After the establishment of an independent Greek state, it had been announced that the monument was to be restored by the Archaeological Society. “The majority of its stones, however, were used to restore the Byzantine church of Panagia Sotira of Nicodemus, commonly known as the Russian Church on Filellinon Street”. The influence of this monument on western architecture is nevertheless important. “When the stones of Thrasyllus were taken away from the area of the theatre of Dionysus as common building material, its morphology was adopted and came to be a significant feature of the Greek Revival movement in Great Britain, through designs in the book Τhe Antiquities of Athens by British artists J. Stuart και N. Revett”. The olive wreath also became a decorative motif on other buildings.

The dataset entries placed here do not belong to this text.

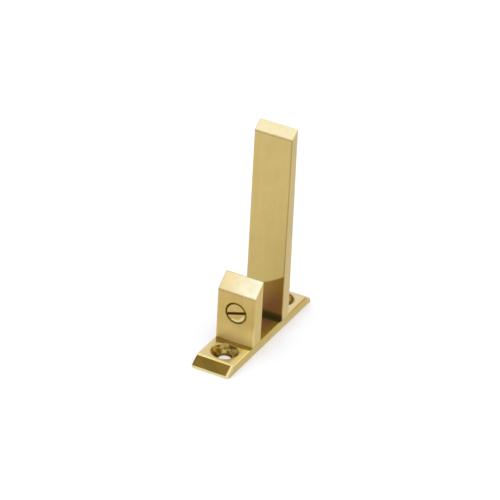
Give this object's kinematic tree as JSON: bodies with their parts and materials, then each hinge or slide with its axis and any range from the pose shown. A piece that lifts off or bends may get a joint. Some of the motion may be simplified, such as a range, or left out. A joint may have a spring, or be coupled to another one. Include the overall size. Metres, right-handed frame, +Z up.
{
  "type": "floor door holder",
  "caption": "Polished brass floor door holder: bevel-ended floor bar, tall stop post, and a short ramped lug whose slotted adjusting screw takes up play in the door gap.",
  "frame": {"origin": "middle of the floor bar's underside", "axes": "+Z up from the floor, X across the bar, +Y along the bar from the lug end towards the post end"},
  "size_m": [0.0132, 0.055, 0.0703],
  "materials": {
    "polished_brass": "polished, edges softened by buffing",
    "turned_brass": "turned and polished",
    "ball_steel": "ground and polished"
  },
  "bodies": {
    "frame": {"base_plate": "polished_brass", "catch_lug": "polished_brass", "stop_post": "polished_brass", "lug_screw_left": "turned_brass", "lug_screw_right": "turned_brass", "post_screw_left": "turned_brass", "post_screw_right": "turned_brass"},
    "ball": {"pressure_ball": "ball_steel"},
    "adjuster": {"adjusting_screw": "turned_brass"}
  },
  "joints": [
    {"name": "screw_feed", "type": "slide", "parent": "frame", "child": "ball", "axis": [0, 1, 0], "range_m": [-0.0005, 0.002]},
    {"name": "screw_turn", "type": "hinge", "parent": "ball", "child": "adjuster", "pos_m": [0, -0.01175, 0.0134], "axis": [0, 1, 0], "range_deg": [-180, 720]}
  ],
  "couplings": [
    {"joint": "screw_turn", "follows": "screw_feed", "rad_per_m": 6283.2}
  ]
}
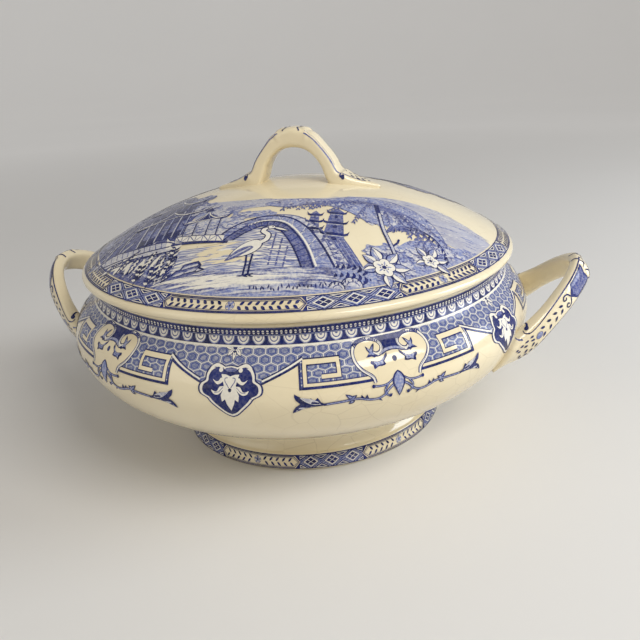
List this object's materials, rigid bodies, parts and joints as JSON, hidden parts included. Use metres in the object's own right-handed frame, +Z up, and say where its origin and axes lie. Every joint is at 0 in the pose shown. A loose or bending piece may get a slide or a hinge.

“In his analysis of the Schauspielhaus in Berlin, the great German architect Karl Friedrich Schinkel declared that the Thrasyllus monument had been the source of inspiration for its colonnades. Morphological elements borrowed from the monument adorn the Rotunda of the Capitol Building and the Lincoln Memorial in Washington.”

Proper research began in 2002. Dr. Boletis supervised the implementation of the restoration study with Efrosyni Sampa MSc in charge of the building’s statics. The funding of the work did not advance smoothly. Work resumed in 2011 with restoration via Community Programmes and the Programme of Public Investments, with the project completed by the Ephorate of Antiquities of Athens. Four architectural members from the National Archaeological Museum were incorporated in the restoration, while a stone of the frieze bearing four emblematic wreaths was newly constructed with funds from the J F. Costopoulos Foundation.

The city is changing

“The restoration of the Thrasyllus monument has changed the neighbourhood”, said Dr. Eleni Banou head of the Ephorate of Antiquities to “Kathimerini”. It encourages us, in fact, to look at the city in a different way. “On the South slope are both the Thrasyllus monument, whose recovery after its ‘loss’ impresses visitors, as well as the Asclepion which is not so obvious, due to the tall trees, and comes into view only when taking the uphill path. There is also the Klepsydra which changed the landscape of the North Slope, while in the Roman Agora, the interior of the Kyrrestos Horologion can be visited for the first time, as can the Fethiye Mosque. The latter is one of the most important Ottoman buildings in the historical centre of Athens, which hosts small-scale events such as the exhibition on Hadrian which we are preparing for mid-January”. We are told by Dr. Banou that for security reasons visitors cannot enter the Thrasylleion. “The ascent is difficult. We want to reconstruct the steps of the Dionysus Theatre; neither has the walk been completely designed and this is also in the Ephorate’s programme”. These are all new routes in the city, such as Aristotle’s Lyceum, a new archaeological site opened a few years ago next to the Byzantine Museum; monuments and places that are “new destinations in the city”.